What is being asked: Copy each line exactly.

►

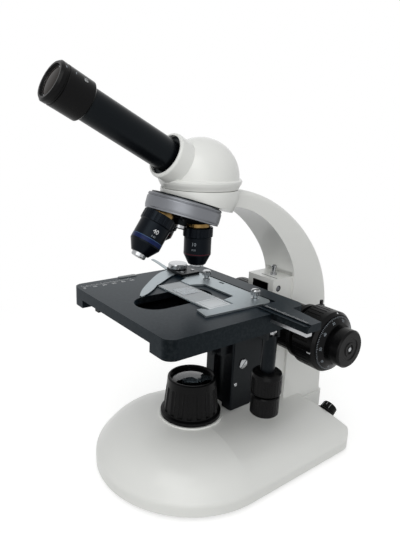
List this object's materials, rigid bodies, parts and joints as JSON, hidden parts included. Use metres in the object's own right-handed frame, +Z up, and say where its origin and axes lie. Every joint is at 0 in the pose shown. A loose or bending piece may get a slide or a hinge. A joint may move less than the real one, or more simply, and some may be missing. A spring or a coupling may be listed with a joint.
{
  "type": "student microscope",
  "caption": "Student microscope: domed base with lamp, swept arm, rack focus with coaxial knobs, mechanical stage, revolving nosepiece and inclined rotating eyepiece tube.",
  "frame": {"origin": "on the table plane, directly under the vertical optical axis", "axes": "+Z up along the optical axis, -Y towards the user, +X to the user's right, arm on the +Y side"},
  "size_m": [0.2301, 0.3154, 0.3542],
  "materials": {
    "white_paint": "casting with smooth semi-gloss white enamel",
    "black_paint": "satin black enamel",
    "black_plastic": "satin moulded plastic",
    "satin_silver": "satin anodised",
    "steel": "machined",
    "chrome": "polished",
    "brass": "machined",
    "clear_glass": "polished",
    "rubber": "matte",
    "lamp_white": "matte"
  },
  "bodies": {
    "stand": {"base_shell": "white_paint", "base_cover": "black_paint", "rubber_feet": "rubber", "base_screws": "steel", "arm": "white_paint", "lamp_housing": "black_plastic", "lamp_lens": "clear_glass", "lamp_board": "lamp_white", "switch_frame": "black_plastic", "power_socket": "black_plastic", "nosepiece_mount": "black_paint", "nosepiece_pivot": "steel", "focus_housing": "white_paint", "stop_screw": "chrome", "shaft_bushes": "brass"},
    "nosepiece": {"nosepiece_ring": "satin_silver", "nosepiece_turret": "black_paint", "port_plug": "black_plastic", "objective_4x": "black_paint", "objective_10x": "black_paint", "objective_40x": "black_paint", "objective_collars": "brass", "objective_noses": "chrome"},
    "viewing_head": {"head": "white_paint", "eyepiece_tube": "black_paint", "prism": "clear_glass"},
    "eyepiece": {"eyepiece_body": "black_plastic", "eyepiece_sleeve": "satin_silver", "eyepiece_lenses": "clear_glass"},
    "stage_carrier": {"focus_slide": "black_paint", "focus_rack": "steel", "stage_bracket": "black_paint", "lower_stage_plate": "black_paint", "stage_y_rack": "steel", "condenser_carrier": "black_paint", "condenser": "black_paint", "condenser_lens": "clear_glass"},
    "coarse_focus": {"coarse_shaft": "steel", "coarse_knobs": "black_plastic"},
    "fine_focus": {"fine_shaft": "steel", "fine_knobs": "black_plastic"},
    "tension_ring": {"tension_ring": "black_plastic"},
    "coarse_stop": {"coarse_stop_lever": "black_plastic"},
    "upper_stage": {"upper_stage_plate": "black_paint", "stage_guides": "black_paint", "drive_housing": "black_paint"},
    "y_drive": {"y_drive_shaft": "steel", "y_drive_knob": "black_plastic"},
    "x_drive": {"x_drive_shaft": "steel", "x_drive_knob": "black_plastic"},
    "cross_slide": {"cross_bar": "black_paint", "stage_x_rack": "steel", "slide_holder": "satin_silver", "holder_screws": "chrome", "specimen_slide": "clear_glass", "finger_bridge": "black_paint"},
    "finger": {"slide_finger": "satin_silver"},
    "iris": {"iris_lever": "steel"},
    "dimmer": {"dimmer_knob": "black_plastic"},
    "rocker": {"switch_rocker": "black_plastic"}
  },
  "joints": [
    {"name": "focus_travel", "type": "slide", "parent": "stand", "child": "stage_carrier", "axis": [0, 0, 1], "range_m": [-0.002, 0.0215]},
    {"name": "coarse_turn", "type": "hinge", "parent": "stand", "child": "coarse_focus", "pos_m": [0, 0.101, 0.1264], "axis": [1, 0, 0], "range_deg": [-206, 20]},
    {"name": "fine_turn", "type": "hinge", "parent": "coarse_focus", "child": "fine_focus", "pos_m": [0, 0.101, 0.1264], "axis": [1, 0, 0], "continuous": true},
    {"name": "tension_turn", "type": "hinge", "parent": "stand", "child": "tension_ring", "pos_m": [0, 0.101, 0.1264], "axis": [1, 0, 0], "range_deg": [-60, 60]},
    {"name": "coarse_stop_turn", "type": "hinge", "parent": "stand", "child": "coarse_stop", "pos_m": [0, 0.101, 0.1264], "axis": [1, 0, 0], "range_deg": [-60, 0]},
    {"name": "stage_y", "type": "slide", "parent": "stage_carrier", "child": "upper_stage", "axis": [0, 1, 0], "range_m": [-0.007, 0.016]},
    {"name": "y_drive_turn", "type": "hinge", "parent": "upper_stage", "child": "y_drive", "pos_m": [0.064, 0.034, 0.1], "axis": [0, 0, 1], "range_deg": [-84.5, 192]},
    {"name": "stage_x", "type": "slide", "parent": "upper_stage", "child": "cross_slide", "axis": [1, 0, 0], "range_m": [-0.036, 0.036]},
    {"name": "x_drive_turn", "type": "hinge", "parent": "upper_stage", "child": "x_drive", "pos_m": [0.064, 0.034, 0.1], "axis": [0, 0, 1], "range_deg": [-431, 431]},
    {"name": "finger_swing", "type": "hinge", "parent": "cross_slide", "child": "finger", "pos_m": [-0.066, 0.028, 0.17], "axis": [0, 0, 1], "range_deg": [-22, 0], "stiffness_Nm_per_rad": 0.05, "springref_deg": 11.46},
    {"name": "iris_turn", "type": "hinge", "parent": "stage_carrier", "child": "iris", "pos_m": [0, 0, 0.131], "axis": [0, 0, 1], "range_deg": [-25, 30]},
    {"name": "nosepiece_turn", "type": "hinge", "parent": "stand", "child": "nosepiece", "pos_m": [0, -0.01865, 0.2417], "axis": [0, 0.2924, 0.9563], "continuous": true},
    {"name": "head_turn", "type": "hinge", "parent": "stand", "child": "viewing_head", "pos_m": [0, 0, 0.2645], "axis": [0, 0, 1], "continuous": true},
    {"name": "eyepiece_turn", "type": "hinge", "parent": "viewing_head", "child": "eyepiece", "pos_m": [0, -0.10673, 0.32845], "axis": [0, -0.8894, 0.4571], "continuous": true},
    {"name": "brightness_turn", "type": "hinge", "parent": "stand", "child": "dimmer", "pos_m": [0.0535, 0.14275, 0.02325], "axis": [0, 0.8286, 0.5599], "range_deg": [-140, 140]},
    {"name": "power_rock", "type": "hinge", "parent": "stand", "child": "rocker", "pos_m": [-0.046, 0.14192, 0.02269], "axis": [0, 0.5599, -0.8286], "range_deg": [0, 12]}
  ],
  "couplings": [
    {"joint": "coarse_turn", "follows": "focus_travel", "rad_per_m": -166.67},
    {"joint": "y_drive_turn", "follows": "stage_y", "rad_per_m": 208.33},
    {"joint": "x_drive_turn", "follows": "stage_x", "rad_per_m": 208.33}
  ]
}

◄

Written answer:
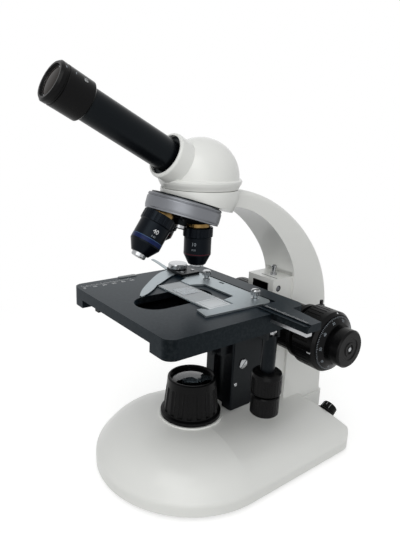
List this object's materials, rigid bodies, parts and joints as JSON, hidden parts included. Use metres in the object's own right-handed frame, +Z up, and say where its origin and axes lie. Every joint is at 0 in the pose shown. A loose or bending piece may get a slide or a hinge. A joint may move less than the real one, or more simply, and some may be missing. A spring or a coupling may be listed with a joint.
{
  "type": "student microscope",
  "caption": "Student microscope: domed base with lamp, swept arm, rack focus with coaxial knobs, mechanical stage, revolving nosepiece and inclined rotating eyepiece tube.",
  "frame": {"origin": "on the table plane, directly under the vertical optical axis", "axes": "+Z up along the optical axis, -Y towards the user, +X to the user's right, arm on the +Y side"},
  "size_m": [0.2301, 0.3154, 0.3542],
  "materials": {
    "white_paint": "casting with smooth semi-gloss white enamel",
    "black_paint": "satin black enamel",
    "black_plastic": "satin moulded plastic",
    "satin_silver": "satin anodised",
    "steel": "machined",
    "chrome": "polished",
    "brass": "machined",
    "clear_glass": "polished",
    "rubber": "matte",
    "lamp_white": "matte"
  },
  "bodies": {
    "stand": {"base_shell": "white_paint", "base_cover": "black_paint", "rubber_feet": "rubber", "base_screws": "steel", "arm": "white_paint", "lamp_housing": "black_plastic", "lamp_lens": "clear_glass", "lamp_board": "lamp_white", "switch_frame": "black_plastic", "power_socket": "black_plastic", "nosepiece_mount": "black_paint", "nosepiece_pivot": "steel", "focus_housing": "white_paint", "stop_screw": "chrome", "shaft_bushes": "brass"},
    "nosepiece": {"nosepiece_ring": "satin_silver", "nosepiece_turret": "black_paint", "port_plug": "black_plastic", "objective_4x": "black_paint", "objective_10x": "black_paint", "objective_40x": "black_paint", "objective_collars": "brass", "objective_noses": "chrome"},
    "viewing_head": {"head": "white_paint", "eyepiece_tube": "black_paint", "prism": "clear_glass"},
    "eyepiece": {"eyepiece_body": "black_plastic", "eyepiece_sleeve": "satin_silver", "eyepiece_lenses": "clear_glass"},
    "stage_carrier": {"focus_slide": "black_paint", "focus_rack": "steel", "stage_bracket": "black_paint", "lower_stage_plate": "black_paint", "stage_y_rack": "steel", "condenser_carrier": "black_paint", "condenser": "black_paint", "condenser_lens": "clear_glass"},
    "coarse_focus": {"coarse_shaft": "steel", "coarse_knobs": "black_plastic"},
    "fine_focus": {"fine_shaft": "steel", "fine_knobs": "black_plastic"},
    "tension_ring": {"tension_ring": "black_plastic"},
    "coarse_stop": {"coarse_stop_lever": "black_plastic"},
    "upper_stage": {"upper_stage_plate": "black_paint", "stage_guides": "black_paint", "drive_housing": "black_paint"},
    "y_drive": {"y_drive_shaft": "steel", "y_drive_knob": "black_plastic"},
    "x_drive": {"x_drive_shaft": "steel", "x_drive_knob": "black_plastic"},
    "cross_slide": {"cross_bar": "black_paint", "stage_x_rack": "steel", "slide_holder": "satin_silver", "holder_screws": "chrome", "specimen_slide": "clear_glass", "finger_bridge": "black_paint"},
    "finger": {"slide_finger": "satin_silver"},
    "iris": {"iris_lever": "steel"},
    "dimmer": {"dimmer_knob": "black_plastic"},
    "rocker": {"switch_rocker": "black_plastic"}
  },
  "joints": [
    {"name": "focus_travel", "type": "slide", "parent": "stand", "child": "stage_carrier", "axis": [0, 0, 1], "range_m": [-0.002, 0.0215]},
    {"name": "coarse_turn", "type": "hinge", "parent": "stand", "child": "coarse_focus", "pos_m": [0, 0.101, 0.1264], "axis": [1, 0, 0], "range_deg": [-206, 20]},
    {"name": "fine_turn", "type": "hinge", "parent": "coarse_focus", "child": "fine_focus", "pos_m": [0, 0.101, 0.1264], "axis": [1, 0, 0], "continuous": true},
    {"name": "tension_turn", "type": "hinge", "parent": "stand", "child": "tension_ring", "pos_m": [0, 0.101, 0.1264], "axis": [1, 0, 0], "range_deg": [-60, 60]},
    {"name": "coarse_stop_turn", "type": "hinge", "parent": "stand", "child": "coarse_stop", "pos_m": [0, 0.101, 0.1264], "axis": [1, 0, 0], "range_deg": [-60, 0]},
    {"name": "stage_y", "type": "slide", "parent": "stage_carrier", "child": "upper_stage", "axis": [0, 1, 0], "range_m": [-0.007, 0.016]},
    {"name": "y_drive_turn", "type": "hinge", "parent": "upper_stage", "child": "y_drive", "pos_m": [0.064, 0.034, 0.1], "axis": [0, 0, 1], "range_deg": [-84.5, 192]},
    {"name": "stage_x", "type": "slide", "parent": "upper_stage", "child": "cross_slide", "axis": [1, 0, 0], "range_m": [-0.036, 0.036]},
    {"name": "x_drive_turn", "type": "hinge", "parent": "upper_stage", "child": "x_drive", "pos_m": [0.064, 0.034, 0.1], "axis": [0, 0, 1], "range_deg": [-431, 431]},
    {"name": "finger_swing", "type": "hinge", "parent": "cross_slide", "child": "finger", "pos_m": [-0.066, 0.028, 0.17], "axis": [0, 0, 1], "range_deg": [-22, 0], "stiffness_Nm_per_rad": 0.05, "springref_deg": 11.46},
    {"name": "iris_turn", "type": "hinge", "parent": "stage_carrier", "child": "iris", "pos_m": [0, 0, 0.131], "axis": [0, 0, 1], "range_deg": [-25, 30]},
    {"name": "nosepiece_turn", "type": "hinge", "parent": "stand", "child": "nosepiece", "pos_m": [0, -0.01865, 0.2417], "axis": [0, 0.2924, 0.9563], "continuous": true},
    {"name": "head_turn", "type": "hinge", "parent": "stand", "child": "viewing_head", "pos_m": [0, 0, 0.2645], "axis": [0, 0, 1], "continuous": true},
    {"name": "eyepiece_turn", "type": "hinge", "parent": "viewing_head", "child": "eyepiece", "pos_m": [0, -0.10673, 0.32845], "axis": [0, -0.8894, 0.4571], "continuous": true},
    {"name": "brightness_turn", "type": "hinge", "parent": "stand", "child": "dimmer", "pos_m": [0.0535, 0.14275, 0.02325], "axis": [0, 0.8286, 0.5599], "range_deg": [-140, 140]},
    {"name": "power_rock", "type": "hinge", "parent": "stand", "child": "rocker", "pos_m": [-0.046, 0.14192, 0.02269], "axis": [0, 0.5599, -0.8286], "range_deg": [0, 12]}
  ],
  "couplings": [
    {"joint": "coarse_turn", "follows": "focus_travel", "rad_per_m": -166.67},
    {"joint": "y_drive_turn", "follows": "stage_y", "rad_per_m": 208.33},
    {"joint": "x_drive_turn", "follows": "stage_x", "rad_per_m": 208.33}
  ]
}